◆ **Task to complete**
Identify the lines that include the word "JSON", then copy all of them.

___ Input data

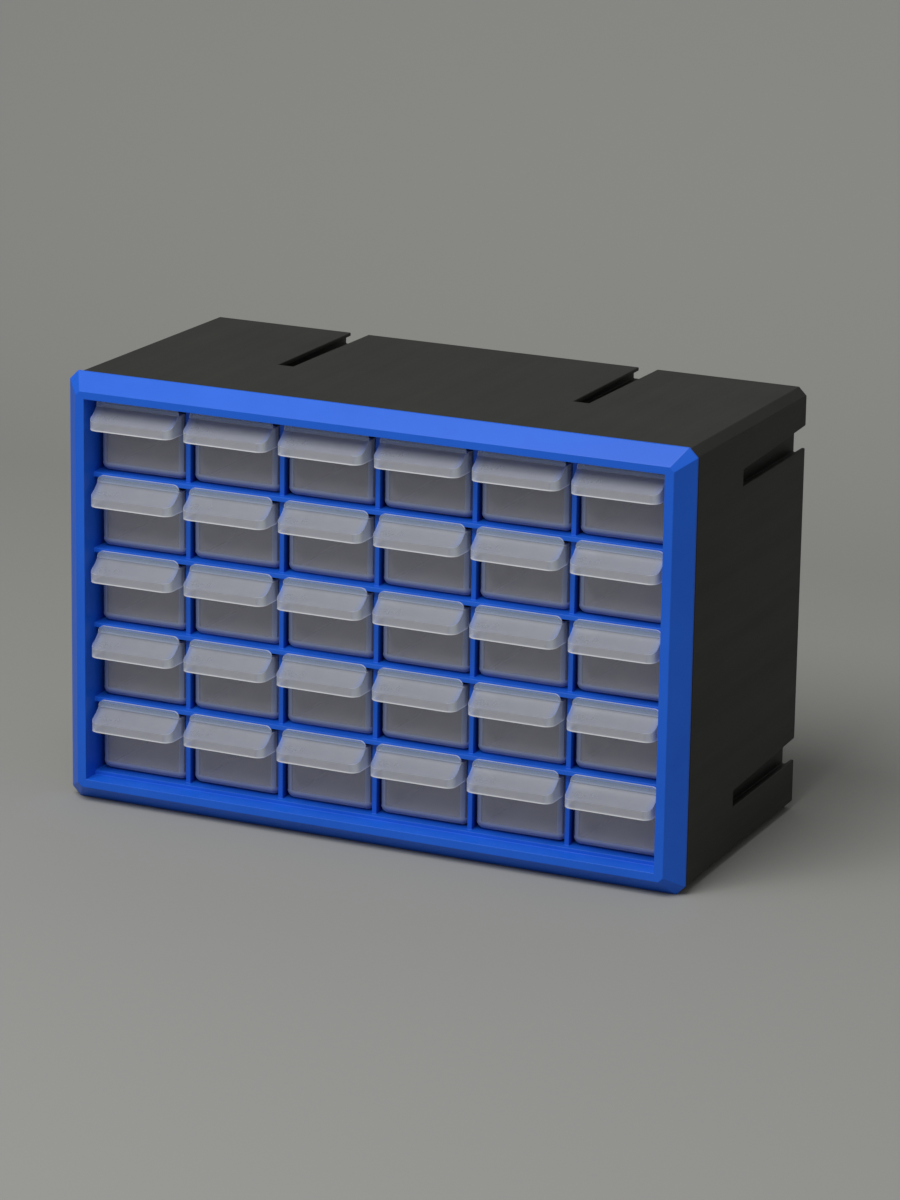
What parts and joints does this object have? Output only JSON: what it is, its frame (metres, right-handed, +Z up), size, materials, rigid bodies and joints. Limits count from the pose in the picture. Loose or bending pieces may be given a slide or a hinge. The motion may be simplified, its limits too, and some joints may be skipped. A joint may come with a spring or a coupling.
{
  "type": "parts bin cabinet",
  "caption": "Small-parts cabinet with a black housing, a blue bevelled front frame and a grid of clear slide-out drawers with hooded pulls.",
  "frame": {"origin": "centre of the bounding box on the surface that the cabinet stands on", "axes": "+X to the right seen from the front, +Y to the back, +Z up"},
  "size_m": [0.365, 0.1722, 0.2408],
  "materials": {
    "black_housing": "matte, faintly grained",
    "black_plate": "matte",
    "blue_frame": "satin",
    "clear_drawer": "milky translucent polypropylene"
  },
  "bodies": {
    "cabinet": {"housing": "black_housing", "front_frame": "blue_frame", "grid_rail_1": "blue_frame", "grid_rail_2": "blue_frame", "grid_rail_3": "blue_frame", "grid_rail_4": "blue_frame", "grid_divider_1": "blue_frame", "grid_divider_2": "blue_frame", "grid_divider_3": "blue_frame", "grid_divider_4": "blue_frame", "grid_divider_5": "blue_frame", "shelf_1": "black_plate", "shelf_2": "black_plate", "shelf_3": "black_plate", "shelf_4": "black_plate", "shelf_5": "black_plate", "upright_1": "black_plate", "upright_2": "black_plate", "upright_3": "black_plate", "upright_4": "black_plate", "upright_5": "black_plate", "upright_6": "black_plate", "upright_7": "black_plate"},
    "drawer_r1_c1": {"drawer_r1_c1": "clear_drawer"},
    "drawer_r1_c2": {"drawer_r1_c2": "clear_drawer"},
    "drawer_r1_c3": {"drawer_r1_c3": "clear_drawer"},
    "drawer_r1_c4": {"drawer_r1_c4": "clear_drawer"},
    "drawer_r1_c5": {"drawer_r1_c5": "clear_drawer"},
    "drawer_r1_c6": {"drawer_r1_c6": "clear_drawer"},
    "drawer_r2_c1": {"drawer_r2_c1": "clear_drawer"},
    "drawer_r2_c2": {"drawer_r2_c2": "clear_drawer"},
    "drawer_r2_c3": {"drawer_r2_c3": "clear_drawer"},
    "drawer_r2_c4": {"drawer_r2_c4": "clear_drawer"},
    "drawer_r2_c5": {"drawer_r2_c5": "clear_drawer"},
    "drawer_r2_c6": {"drawer_r2_c6": "clear_drawer"},
    "drawer_r3_c1": {"drawer_r3_c1": "clear_drawer"},
    "drawer_r3_c2": {"drawer_r3_c2": "clear_drawer"},
    "drawer_r3_c3": {"drawer_r3_c3": "clear_drawer"},
    "drawer_r3_c4": {"drawer_r3_c4": "clear_drawer"},
    "drawer_r3_c5": {"drawer_r3_c5": "clear_drawer"},
    "drawer_r3_c6": {"drawer_r3_c6": "clear_drawer"},
    "drawer_r4_c1": {"drawer_r4_c1": "clear_drawer"},
    "drawer_r4_c2": {"drawer_r4_c2": "clear_drawer"},
    "drawer_r4_c3": {"drawer_r4_c3": "clear_drawer"},
    "drawer_r4_c4": {"drawer_r4_c4": "clear_drawer"},
    "drawer_r4_c5": {"drawer_r4_c5": "clear_drawer"},
    "drawer_r4_c6": {"drawer_r4_c6": "clear_drawer"},
    "drawer_r5_c1": {"drawer_r5_c1": "clear_drawer"},
    "drawer_r5_c2": {"drawer_r5_c2": "clear_drawer"},
    "drawer_r5_c3": {"drawer_r5_c3": "clear_drawer"},
    "drawer_r5_c4": {"drawer_r5_c4": "clear_drawer"},
    "drawer_r5_c5": {"drawer_r5_c5": "clear_drawer"},
    "drawer_r5_c6": {"drawer_r5_c6": "clear_drawer"}
  },
  "joints": [
    {"name": "slide_r1_c1", "type": "slide", "parent": "cabinet", "child": "drawer_r1_c1", "axis": [0, -1, 0], "range_m": [0, 0.1365]},
    {"name": "slide_r1_c2", "type": "slide", "parent": "cabinet", "child": "drawer_r1_c2", "axis": [0, -1, 0], "range_m": [0, 0.1365]},
    {"name": "slide_r1_c3", "type": "slide", "parent": "cabinet", "child": "drawer_r1_c3", "axis": [0, -1, 0], "range_m": [0, 0.1365]},
    {"name": "slide_r1_c4", "type": "slide", "parent": "cabinet", "child": "drawer_r1_c4", "axis": [0, -1, 0], "range_m": [0, 0.1365]},
    {"name": "slide_r1_c5", "type": "slide", "parent": "cabinet", "child": "drawer_r1_c5", "axis": [0, -1, 0], "range_m": [0, 0.1365]},
    {"name": "slide_r1_c6", "type": "slide", "parent": "cabinet", "child": "drawer_r1_c6", "axis": [0, -1, 0], "range_m": [0, 0.1365]},
    {"name": "slide_r2_c1", "type": "slide", "parent": "cabinet", "child": "drawer_r2_c1", "axis": [0, -1, 0], "range_m": [0, 0.1365]},
    {"name": "slide_r2_c2", "type": "slide", "parent": "cabinet", "child": "drawer_r2_c2", "axis": [0, -1, 0], "range_m": [0, 0.1365]},
    {"name": "slide_r2_c3", "type": "slide", "parent": "cabinet", "child": "drawer_r2_c3", "axis": [0, -1, 0], "range_m": [0, 0.1365]},
    {"name": "slide_r2_c4", "type": "slide", "parent": "cabinet", "child": "drawer_r2_c4", "axis": [0, -1, 0], "range_m": [0, 0.1365]},
    {"name": "slide_r2_c5", "type": "slide", "parent": "cabinet", "child": "drawer_r2_c5", "axis": [0, -1, 0], "range_m": [0, 0.1365]},
    {"name": "slide_r2_c6", "type": "slide", "parent": "cabinet", "child": "drawer_r2_c6", "axis": [0, -1, 0], "range_m": [0, 0.1365]},
    {"name": "slide_r3_c1", "type": "slide", "parent": "cabinet", "child": "drawer_r3_c1", "axis": [0, -1, 0], "range_m": [0, 0.1365]},
    {"name": "slide_r3_c2", "type": "slide", "parent": "cabinet", "child": "drawer_r3_c2", "axis": [0, -1, 0], "range_m": [0, 0.1365]},
    {"name": "slide_r3_c3", "type": "slide", "parent": "cabinet", "child": "drawer_r3_c3", "axis": [0, -1, 0], "range_m": [0, 0.1365]},
    {"name": "slide_r3_c4", "type": "slide", "parent": "cabinet", "child": "drawer_r3_c4", "axis": [0, -1, 0], "range_m": [0, 0.1365]},
    {"name": "slide_r3_c5", "type": "slide", "parent": "cabinet", "child": "drawer_r3_c5", "axis": [0, -1, 0], "range_m": [0, 0.1365]},
    {"name": "slide_r3_c6", "type": "slide", "parent": "cabinet", "child": "drawer_r3_c6", "axis": [0, -1, 0], "range_m": [0, 0.1365]},
    {"name": "slide_r4_c1", "type": "slide", "parent": "cabinet", "child": "drawer_r4_c1", "axis": [0, -1, 0], "range_m": [0, 0.1365]},
    {"name": "slide_r4_c2", "type": "slide", "parent": "cabinet", "child": "drawer_r4_c2", "axis": [0, -1, 0], "range_m": [0, 0.1365]},
    {"name": "slide_r4_c3", "type": "slide", "parent": "cabinet", "child": "drawer_r4_c3", "axis": [0, -1, 0], "range_m": [0, 0.1365]},
    {"name": "slide_r4_c4", "type": "slide", "parent": "cabinet", "child": "drawer_r4_c4", "axis": [0, -1, 0], "range_m": [0, 0.1365]},
    {"name": "slide_r4_c5", "type": "slide", "parent": "cabinet", "child": "drawer_r4_c5", "axis": [0, -1, 0], "range_m": [0, 0.1365]},
    {"name": "slide_r4_c6", "type": "slide", "parent": "cabinet", "child": "drawer_r4_c6", "axis": [0, -1, 0], "range_m": [0, 0.1365]},
    {"name": "slide_r5_c1", "type": "slide", "parent": "cabinet", "child": "drawer_r5_c1", "axis": [0, -1, 0], "range_m": [0, 0.1365]},
    {"name": "slide_r5_c2", "type": "slide", "parent": "cabinet", "child": "drawer_r5_c2", "axis": [0, -1, 0], "range_m": [0, 0.1365]},
    {"name": "slide_r5_c3", "type": "slide", "parent": "cabinet", "child": "drawer_r5_c3", "axis": [0, -1, 0], "range_m": [0, 0.1365]},
    {"name": "slide_r5_c4", "type": "slide", "parent": "cabinet", "child": "drawer_r5_c4", "axis": [0, -1, 0], "range_m": [0, 0.1365]},
    {"name": "slide_r5_c5", "type": "slide", "parent": "cabinet", "child": "drawer_r5_c5", "axis": [0, -1, 0], "range_m": [0, 0.1365]},
    {"name": "slide_r5_c6", "type": "slide", "parent": "cabinet", "child": "drawer_r5_c6", "axis": [0, -1, 0], "range_m": [0, 0.1365]}
  ]
}
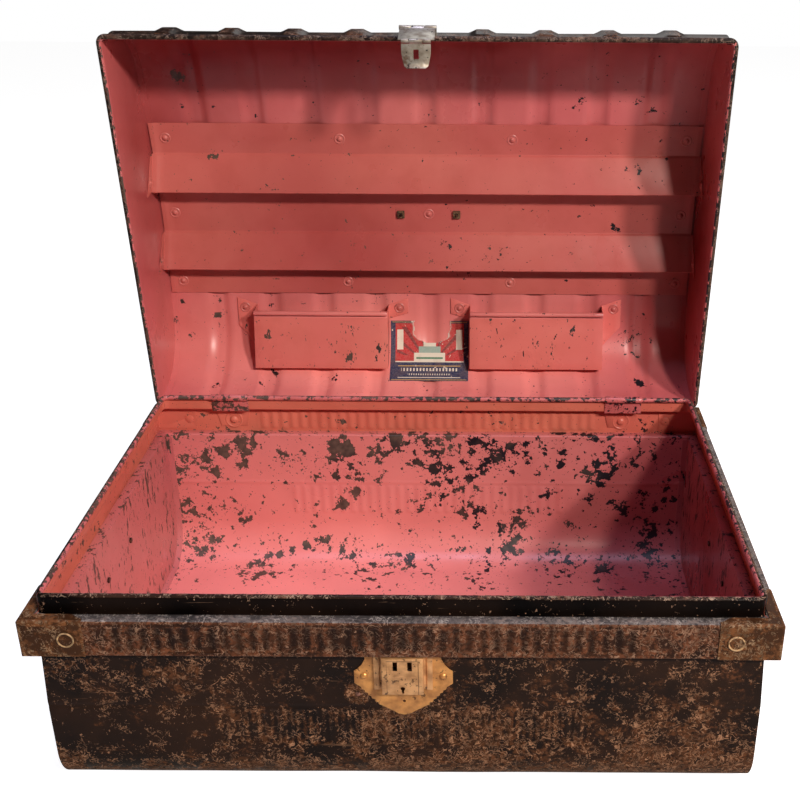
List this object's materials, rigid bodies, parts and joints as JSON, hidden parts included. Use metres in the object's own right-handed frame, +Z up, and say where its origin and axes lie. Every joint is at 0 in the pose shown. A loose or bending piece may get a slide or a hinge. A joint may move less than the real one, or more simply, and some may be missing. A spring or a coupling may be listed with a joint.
{
  "type": "travelling trunk",
  "caption": "Pressed-steel travelling trunk with a ribbed domed lid held open on strap hinges, inner lid pockets, a hasp, a slotted lock and drop handles.",
  "frame": {"origin": "centre of the flat floor face under the base", "axes": "+X along the trunk's length to its right end, -Y out of the lock side, +Z up; the lid stands open over the back"},
  "size_m": [0.7668, 0.6299, 0.7438],
  "materials": {
    "painted_sheet": "black japanned sheet steel, chipped and rust-brown where worn; salmon-pink paint inside",
    "inner_paint": "salmon-pink paint on steel, aged",
    "rusty_steel": "steel browned by rust",
    "lock_brass": "pressed brass, tarnished",
    "galvanised_steel": "worn plated steel with a rusty band",
    "label_paper": "printed paper, dull",
    "bare_steel": "bare dark steel"
  },
  "bodies": {
    "base": {"base_rim_wire": "bare_steel", "collar_back": "painted_sheet", "collar_front": "painted_sheet", "collar_left": "painted_sheet", "collar_right": "painted_sheet", "corner_cap_back_left": "rusty_steel", "corner_cap_back_right": "rusty_steel", "corner_cap_front_left": "rusty_steel", "corner_cap_front_right": "rusty_steel", "corner_patch_back_left": "inner_paint", "corner_patch_back_right": "inner_paint", "corner_patch_front_left": "inner_paint", "corner_patch_front_right": "inner_paint", "corner_rivet_back_left": "rusty_steel", "corner_rivet_back_right": "rusty_steel", "corner_rivet_front_left": "rusty_steel", "corner_rivet_front_right": "rusty_steel", "end_handle_eye_left_back": "bare_steel", "end_handle_eye_left_front": "bare_steel", "end_handle_eye_right_back": "bare_steel", "end_handle_eye_right_front": "bare_steel", "end_handle_plate_left": "painted_sheet", "end_handle_plate_right": "painted_sheet", "end_panel_left": "painted_sheet", "end_panel_right": "painted_sheet", "hinge_strap_left": "bare_steel", "hinge_strap_right": "bare_steel", "lock_case": "lock_brass", "lock_plate": "lock_brass", "lock_rivet_left": "lock_brass", "lock_rivet_right": "lock_brass", "lock_spring": "bare_steel", "strap_rivet_left": "inner_paint", "strap_rivet_right": "inner_paint", "tub_wrap": "painted_sheet"},
    "lid": {"hasp_leaf": "galvanised_steel", "hasp_pin_upper": "galvanised_steel", "lid_end_left": "painted_sheet", "lid_end_right": "painted_sheet", "lid_handle_eye_left": "bare_steel", "lid_handle_eye_right": "bare_steel", "lid_handle_nut_left": "bare_steel", "lid_handle_nut_right": "bare_steel", "lid_label": "label_paper", "lid_pocket_left": "inner_paint", "lid_pocket_right": "inner_paint", "lid_rim_wire": "bare_steel", "lid_stiffener": "inner_paint", "lid_wrap": "painted_sheet"},
    "hasp_plate": {"hasp_plate": "galvanised_steel", "hasp_pin_lower": "galvanised_steel"},
    "hasp_tongue": {"hasp_tongue": "galvanised_steel"},
    "lock_bolt": {"lock_bolt": "bare_steel"},
    "lid_handle": {"lid_handle_bail": "bare_steel"},
    "end_handle_left": {"end_handle_bail_left": "bare_steel"},
    "end_handle_right": {"end_handle_bail_right": "bare_steel"}
  },
  "joints": [
    {"name": "lid_hinge", "type": "hinge", "parent": "base", "child": "lid", "pos_m": [0, 0.2476, 0.2358], "axis": [1, 0, 0], "range_deg": [0, 84]},
    {"name": "hasp_plate_hinge", "type": "hinge", "parent": "lid", "child": "hasp_plate", "pos_m": [0, 0.20654, 0.74128], "axis": [1, 0, 0], "range_deg": [-8, 0]},
    {"name": "hasp_tongue_hinge", "type": "hinge", "parent": "hasp_plate", "child": "hasp_tongue", "pos_m": [0, 0.16579, 0.73112], "axis": [1, 0, 0], "range_deg": [-89, 0]},
    {"name": "lock_bolt_slide", "type": "slide", "parent": "base", "child": "lock_bolt", "axis": [1, 0, 0], "range_m": [0, 0.0045]},
    {"name": "lid_handle_swing", "type": "hinge", "parent": "lid", "child": "lid_handle", "pos_m": [0.0015, 0.36314, 0.47971], "axis": [1, 0, 0], "range_deg": [0, 160]},
    {"name": "end_handle_left_swing", "type": "hinge", "parent": "base", "child": "end_handle_left", "pos_m": [-0.3758, 0, 0.14], "axis": [0, 1, 0], "range_deg": [0, 160]},
    {"name": "end_handle_right_swing", "type": "hinge", "parent": "base", "child": "end_handle_right", "pos_m": [0.3758, 0, 0.14], "axis": [0, -1, 0], "range_deg": [0, 160]}
  ],
  "couplings": [
    {"joint": "hasp_plate_hinge", "follows": "lid_hinge", "ratio": -0.0952},
    {"joint": "hasp_tongue_hinge", "follows": "lid_hinge", "ratio": -1.0595}
  ]
}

______

◆ **Response**
What parts and joints does this object have? Output only JSON: what it is, its frame (metres, right-handed, +Z up), size, materials, rigid bodies and joints. Limits count from the pose in the picture. Loose or bending pieces may be given a slide or a hinge. The motion may be simplified, its limits too, and some joints may be skipped. A joint may come with a spring or a coupling.
List this object's materials, rigid bodies, parts and joints as JSON, hidden parts included. Use metres in the object's own right-handed frame, +Z up, and say where its origin and axes lie. Every joint is at 0 in the pose shown. A loose or bending piece may get a slide or a hinge. A joint may move less than the real one, or more simply, and some may be missing. A spring or a coupling may be listed with a joint.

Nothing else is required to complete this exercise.